Almost 1,000 people have been offered training in aquaculture in Lagos state to encourage a greater level of self-sufficiency in fish production.
In the southwest of Nigeria and bordering the Atlantic Ocean, Lagos state is among the West African country’s most economically important regions. Despite its location, the state produces only around 40% of the fish required by its population of 22 million.
According to the state agriculture minister, Olayiwole Anoasanya, fish production in Lagos amounts to 155,262 metric tons (mt) per year, which compares with demand of 374,000 mt. To meet demand, fish valued at around US$1 million is imported.
Speaking at a recent event focusing on investment opportunities in fish farming organized by the ministry, he said that the state government had trained 953 people in aquaculture, reported Punch.
The minister highlighted the investment opportunities present in developing aquaculture in the state, and stated that stress on the state’s foreign exchange reserves could be reduced if fish imports could be at least partially replaced by domestic fish production.

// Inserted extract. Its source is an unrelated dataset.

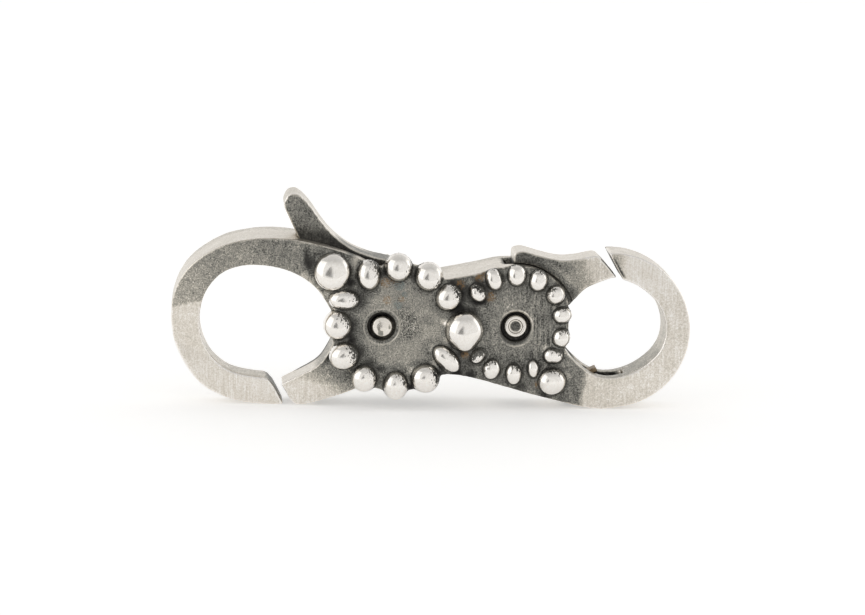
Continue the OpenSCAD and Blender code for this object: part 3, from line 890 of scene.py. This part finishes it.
LIGHTER_SPOTS = [
    ((-7.9, 8.25), 0.4, 0.3), ((-7.45, 7.95), 0.4, 0.3), ((-7.0, 7.6), 0.4, 0.3),
    ((-6.55, 7.15), 0.4, 0.35), ((-6.25, 6.75), 0.4, 0.35), ((-6.05, 6.35), 0.3, 0.25),
    ((0.95, 5.35), 0.42, 0.5), ((0.9, 4.5), 0.35, 0.35), ((0.62, 5.5), 0.3, 0.3),
    ((0.0, 3.95), 0.45, 0.22), ((0.25, 7.0), 0.35, 0.3), ((0.18, 2.97), 0.3, 0.3),
    ((-1.2, 2.5), 0.4, 0.3), ((-6.5, 9.7), 0.4, 0.2), ((-3.15, 9.15), 0.35, 0.25),
    ((-3.8, 7.4), 0.4, 0.08), ((-7.1, 9.3), 0.35, 0.2), ((-2.9, 8.95), 0.3, 0.3),
    ((-5.93, 6.2), 0.28, 0.35), ((3.15, 8.27), 0.3, 0.25), ((7.0, 3.85), 0.4, 0.4),
    ((8.3, 2.9), 0.4, 0.12), ((2.2, 8.0), 0.4, 0.3), ((8.36, 3.62), 0.35, 0.35),
    ((8.35, 2.1), 0.45, 0.3), ((8.0, 7.9), 0.35, 0.3)]
# Stains on the plates: place and radius
ORANGE_PLACES = [((-3.0, 7.9), 0.4), ((-2.4, 8.15), 0.35), ((-2.85, 6.84), 0.35),
                 ((-1.94, 6.92), 0.25), ((1.59, 7.84), 0.4), ((2.8, 8.47), 0.5),
                 ((3.5, 7.1), 0.4), ((2.01, 3.49), 0.3), ((6.6, 1.6), 0.3)]
TEAL_PLACES = [((-2.1, 7.75), 0.42), ((-2.17, 6.54), 0.35), ((-1.8, 7.2), 0.25)]


def body_dense(points):
    """The casting's front part, with the granules, keeps most of the triangles."""
    return 0.15 + 0.85 * smooth(points[:, 1], MIDDLE_Y - 0.9, MIDDLE_Y - 1.2)


def everywhere(points):
    """A piece that is dense all over."""
    return np.ones(len(points))


def big_gate_masks(points, normals, convex):
    """The big gate: a bright arm below, a dark thumb tab above with painted shade at its root,
    both with rubbed edges.
    """
    x, y, z = points.T
    front, back, upper = facing_front(normals), smooth(normals[:, 1], 0.5, 0.8), z > 6.0
    reach = away_from(points, BIG_DISC)
    arm = np.interp(reach, *BIG_GATE_TONES)
    arm = arm + 0.35 * smooth(z - 0.5 * x, 5.6, 6.3) * smooth(x, -9.0, -8.2)
    arm = np.maximum(0.1, arm - 0.15 * smooth(z, 1.9, 1.1))
    flat = np.where(upper, np.interp(z, *TAB_PATINA_AND_SHADE), arm)
    tab_root = 0.12 + 0.45 * smooth(x, -4.6, -3.4) * upper + 0.05 * smooth(z, 10.6, 11.4)
    wrapped = smooth(x, -6.4, -5.4) * smooth(y, MIDDLE_Y + 0.6, MIDDLE_Y) * upper
    back_rim = smooth(y, MIDDLE_Y + 0.7, MIDDLE_Y + 1.0) * smooth(normals[:, 2], 0.2, 0.5) * ~upper
    side = np.maximum.reduce([tab_root, 0.5 * wrapped, 0.8 * back_rim * smooth(x, -8.6, -8.0),
                              0.36 * smooth(x, -7.5, -6.7) * ~upper])
    side = side * (1 - back) + 0.19 * back
    edge = smooth(convex, 0.1, 0.32)
    inside = smooth(reach, DISC_R + 0.3, DISC_R)
    patina = (front * flat + (1 - front) * side) * (1 - 0.95 * edge * (1 - back_rim))
    return {"patina": np.maximum(patina, 0.9 * inside), "polish": 0.8 * edge * (1 - inside),
            "brush": 0.22 * front}


def small_gate_masks(points, normals, convex):
    """The small gate: dark at the disc, with a painted shadow of the disc's edge, brighter to its
    nose, with a bright streak.
    """
    x, _, z = points.T
    front = facing_front(normals)
    reach = away_from(points, SMALL_PIVOT)
    flat = np.interp(x + 0.3 * (z - 9), *SMALL_GATE_TONES)
    flat = flat - 0.12 * band(0.585 * x + 0.81 * z, 11.45, 0.4) * smooth(x, 6.4, 7.0)
    # The disc's edge casts a painted shadow: a darker band on the stub along the disc
    flat = flat + 0.08 * smooth(reach, 4.4, 3.95) + 0.12 * spot(points, (8.75, 7.05), 0.8, 0.3)
    edge = smooth(convex, 0.06, 0.3) * (1 - 0.8 * seam(points))
    # Painted shade: edges that face down, short of the nose, are not rubbed bright
    edge = edge * np.maximum(smooth(normals[:, 2], -0.4, 0.0), smooth(x, 9.6, 10.6))
    inside = smooth(reach, DISC_R + 0.25, DISC_R)
    patina = (front * flat + (1 - front) * 0.11) * (1 - 0.9 * edge)
    return {"patina": np.maximum(patina, inside * (0.9 - 0.2 * front)),
            "polish": 0.8 * edge * (1 - inside), "brush": 0.2 * front}


def big_pin_masks(points, normals, convex):
    """Bright, with a few dark marks on its head."""
    marks = noise(points, 0.22, 23) * (points[:, 1] < MIDDLE_Y)
    return {"patina": 0.08 + 0.4 * smooth(marks, 0.66, 0.76), "polish": np.full(len(points), 0.8)}


def small_pin_masks(points, normals, convex):
    """A bright ring round the dark dimple of its head, and a bright end at the back."""
    ring = between(away_from(points, SMALL_PIVOT), 0.28, 0.36, 0.74, 0.82)
    ring = np.where(points[:, 1] < MIDDLE_Y, ring, 0.8)
    return {"patina": 0.72 - 0.66 * ring, "polish": 0.8 * ring}


def spring_masks(points, normals, convex):
    """Black, with its end worn to bare bronze."""
    first, last = LEAF_END
    end = between(points[:, 0], first - 0.06, first, last, last + 0.06)
    return {"patina": 0.97 - 0.55 * end}


SILVER = worn_metal("oxidised_silver", SILVER_TONES, GLINT_RINGS)
BRONZE = worn_metal("spring_bronze", BRONZE_TONES)
# Piece, CAD node, body, material slot, material, voxel, rounds of smoothing, most triangles;
# then what shapes it, what paints it and where its triangles stay dense
PIECES = [
    ("casting", "body", "frame", "oxidised_silver", SILVER, 0.07, 2, 195000,
     body_adjust, body_masks, body_dense),
    ("big_lever", "large_gate", "large_gate", "oxidised_silver", SILVER, 0.06, 2, 90000,
     rounded, big_gate_masks, everywhere),
    ("small_lever", "small_gate", "small_gate", "oxidised_silver", SILVER, 0.06, 3, 60000,
     gate_adjust, small_gate_masks, everywhere),
    ("big_pin", "large_pivot_pin", "frame", "pin_silver", SILVER, 0.03, 2, 20000,
     big_pin_adjust, big_pin_masks, everywhere),
    ("small_pin", "small_pivot_pin", "frame", "pin_silver", SILVER, 0.03, 2, 20000,
     small_pin_adjust, small_pin_masks, everywhere),
    ("leaf_spring", "small_gate_spring", "frame", "spring_bronze", BRONZE, 0.03, 2, 8000,
     spring_adjust, spring_masks, everywhere)]
for name, node, body, slot, material, voxel, rounds, keep, adjust, masks, dense in PIECES:
    extra = granule_lumps() if node == "body" else []
    mesh = shaped([form_of(node)] + extra, voxel, rounds, keep, adjust, dense)
    make_piece(name, painted(mesh, masks), body, node, material)


# The floor: half its width, and the Y in front of which no granule mirrors it
FLOOR_REACH = 4000
FLOOR_SPLIT = -24
FLOOR_COLOUR = (0.84, 0.838, 0.832, 1)
FLOOR_GLOW = 0.34


def floor():
    """A plain white surface; the polished granules mirror only its part near the clasp."""
    reach, split = FLOOR_REACH * MM, FLOOR_SPLIT * MM
    material = bpy.data.materials.new("floor_white")
    n = Nodes(material)
    shader = n.add("ShaderNodeBsdfPrincipled")
    shader.inputs["Base Color"].default_value = FLOOR_COLOUR
    shader.inputs["Roughness"].default_value = 0.8
    shader.inputs["Emission Color"].default_value = (1, 1, 1, 1)
    shader.inputs["Emission Strength"].default_value = FLOOR_GLOW
    n.show(shader)
    for name, low, high in (("floor", split, reach), ("floor_in_front", -reach, split)):
        data = bpy.data.meshes.new(name)
        data.from_pydata([(-reach, low, 0), (reach, low, 0), (reach, high, 0),
                          (-reach, high, 0)], [], [(0, 1, 2, 3)])
        data.materials.append(material)
        plane = placed(name, data)
        plane.visible_glossy = name == "floor"


CLASP_MIDDLE = (0, 0, 5)


def turned_to(place, aim):
    """The placement of a light at one place that faces another."""
    turn = (Vector(aim) - Vector(place)).to_track_quat("-Z", "Y")
    return Matrix.Translation(Vector(place) * MM) @ turn.to_matrix().to_4x4()


def panel(name, direction, distance, size, brightness):
    """A soft panel of light, so bright that a mirror shows it with that value."""
    data = bpy.data.lights.new(name, "AREA")
    data.shape, data.size, data.size_y = "RECTANGLE", size[0] * MM, size[1] * MM
    data.energy = brightness * math.pi * size[0] * size[1] * MM * MM
    light = placed(name, data)
    light.matrix_world = turned_to(Vector(direction).normalized() * distance, CLASP_MIDDLE)
    light.visible_camera = False


# The card that stands for the tripod: its place, corners, and colours at its foot and top
CARD_Y = -330
CARD_CORNERS = [(-130, 0, -85), (8, 0, -85), (-10, 0, 80), (-26, 0, 80)]
CARD_DARK, CARD_LIGHT = (0.19, 0.19, 0.19), (0.53, 0.53, 0.52)


def dark_card():
    """The dim figure of the tripod, that the polished granules mirror at their centres."""
    data = bpy.data.meshes.new("tripod_card")
    data.from_pydata(CARD_CORNERS, [], [(0, 1, 2, 3)])
    data.transform(Matrix.Scale(MM, 4))
    material = bpy.data.materials.new("tripod_grey")
    n = Nodes(material)
    parts = n.add("ShaderNodeSeparateXYZ")
    n.feed(parts.inputs[0], n.place())
    shader = n.add("ShaderNodeBsdfPrincipled")
    n.feed(shader.inputs["Base Color"],
           n.mix(n.step(parts.outputs["Z"], -0.06, 0.15), CARD_DARK, CARD_LIGHT))
    shader.inputs["Roughness"].default_value = 0.9
    n.show(shader)
    data.materials.append(material)
    card = placed("tripod_card", data)
    card.location = (0, CARD_Y * MM, 0)
    card.visible_camera = card.visible_shadow = card.visible_diffuse = False


def lights():
    """A white studio: bright behind and below, greyer overhead and on the camera's side."""
    world = bpy.data.worlds.new("studio")
    bpy.context.scene.world = world
    n = Nodes(world)
    parts = n.add("ShaderNodeSeparateXYZ")
    n.feed(parts.inputs[0], n.add("ShaderNodeTexCoord").outputs["Generated"])
    level = n.math("MULTIPLY", n.step(parts.outputs["Z"], 0.1, 0.9, 1.08, 0.7),
                   n.step(parts.outputs["Y"], -0.6, 0.3, 0.84, 1.0))
    background = n.add("ShaderNodeBackground")
    background.inputs["Color"].default_value = (1.0, 0.995, 0.985, 1)
    n.feed(background.inputs["Strength"], level)
    n.feed(n.add("ShaderNodeOutputWorld").inputs["Surface"], background.outputs[0])
    panel("window", direction=(-0.89, -0.42, 0.24), distance=420, size=(560, 520), brightness=0.5)
    panel("right_panel", direction=(0.93, 0.05, 0.34), distance=420, size=(300, 300),
          brightness=0.4)


place_camera()
floor()
dark_card()
lights()
bpy.context.scene.view_settings.view_transform = "Standard"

In 2017, Nigeria’s aquaculture sector produced more than 296,000 metric tons (mt) of fish, crustaceans and mollusks worth more than US$848 million, according to the United Nations’ Food and Agriculture Organization (FAO). Several species are produced in significant volumes, the most popular being the North African catfish (155,325 mt), other catfish (30,650 mt), carp (25,227 mt), tilapia (22,534 mt) and Nile perch (16,470 mt).

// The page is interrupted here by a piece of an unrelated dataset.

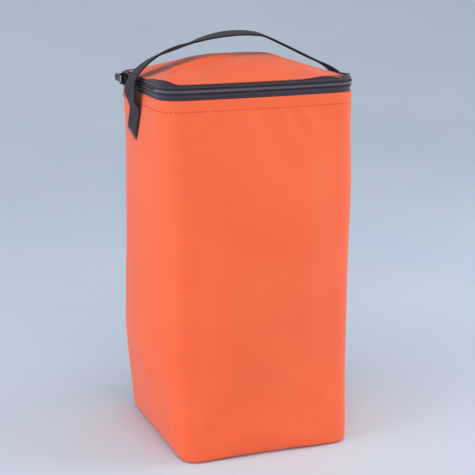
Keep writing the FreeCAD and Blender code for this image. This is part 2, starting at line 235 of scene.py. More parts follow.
def foot_rows(radius, steps):
    """Quarter circle from base to wall: inset r (1 - cos a), height r (1 - sin a)."""
    a = np.linspace(0, np.pi / 2, steps)
    return radius * (1 - np.cos(a)), radius * (1 - np.sin(a))


print("a step at its middle is", step(0.0, 0.0, 1.0))
print("a bell one spread away is", near(1.0, 0.0, 1.0).round(2))

# %% [markdown]
# ## The rows of the cover
# The front of the foot leans forward and the right side is fuller above than below, as a
# soft bag's are once it has been packed and put down. A tail of the handle is sewn on flat,
# so the cloth under it must not swell.

# %% Lay out the cover's rows
def cover_rows(columns, slack=0.0):
    """Points of the padded wall and base, from the base's middle to the hem's inside.

    The wall between foot and hem is moved inwards by slack, to leave room for swelling. The
    foot's front moves forward by 9 e^(-(z / 55)^2), more at the right. The right wall moves
    out at 225 mm and in at the foot, and the left wall moves out below its middle.
    """
    foot_z, foot_inset = foot_rows(5.0, 5)
    base_inset = np.array([70.0, 60, 50, 40, 30, 22, 16, 11, 8])
    base_z = 0.8 * np.clip((base_inset - 6) / 20, 0, 1)
    wall_z = np.linspace(8.0, cover_height - 8.0, 82)
    hem_turn = np.linspace(0, np.pi, 7)
    hem_z = cover_height - 0.8 + 0.8 * np.sin(hem_turn)
    hem_inset = 0.6 - 0.9 * np.cos(hem_turn)
    below_z, inside_z = cover_height - np.array([5.0, 2.5]), cover_height - np.array([4.0, 8.0])
    heights = np.concatenate([base_z, foot_z, wall_z, below_z, hem_z, inside_z])
    insets = np.concatenate([base_inset, foot_inset, 0 * wall_z, [0.0, -0.2], hem_inset,
                             [1.3, 1.3]])
    fade = np.clip((heights - 5) / 20, 0, 1) * np.clip((rim_start + 5 - heights) / 25, 0, 1)
    points = stack_rows(body_outline(heights, insets + slack * fade, columns), heights)
    x, y, z = np.moveaxis(points, -1, 0)
    wall = np.clip(1.6 - insets / 40, 0, 1)[:, None]
    front = step(-y, 45.0, 6.0) * (0.7 + 0.45 * step(x, 20, 20))
    y = y - 9.0 * front * np.exp(-((np.clip(z, 0, None) / 55) ** 2)) * wall
    x = x + wall * step(x, 30, 8) * (3.4 * near(z, 225, 55) - 5.6 * near(z, 12, 55))
    x = x - wall * step(-x, 30, 8) * (4.8 * near(z, 85, 52) + 1.0 * near(z, 210, 60))
    return np.stack([x, y, z], -1)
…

Nigerian aquaculture appears to have been undergoing a period of stagnation recently. One year previously, in 2016, FAO put the country’s total comparable output at more than 306,700 mt, valued at around US$876 million.
In Africa’s most populous country, Nigeria, nonprofit organization WorldFish is working to strengthen the country’s aquaculture sector by providing training as well as conducting research. The organization estimates total fish production in Nigeria at just under 1 million metric tons per year, of which almost 760,000 mt is from small-scale fisheries, and 313,213 mt is derived from aquaculture.
In East Africa, the municipality of Bukoba in Tanzania has recently announced it is setting aside certain areas of Lake Victoria for fish farming operations. Aims of the move are to reduce illegal and uncontrolled fishing, boost the local economy, improve the nutrition of the area’s population, and offer new export opportunities.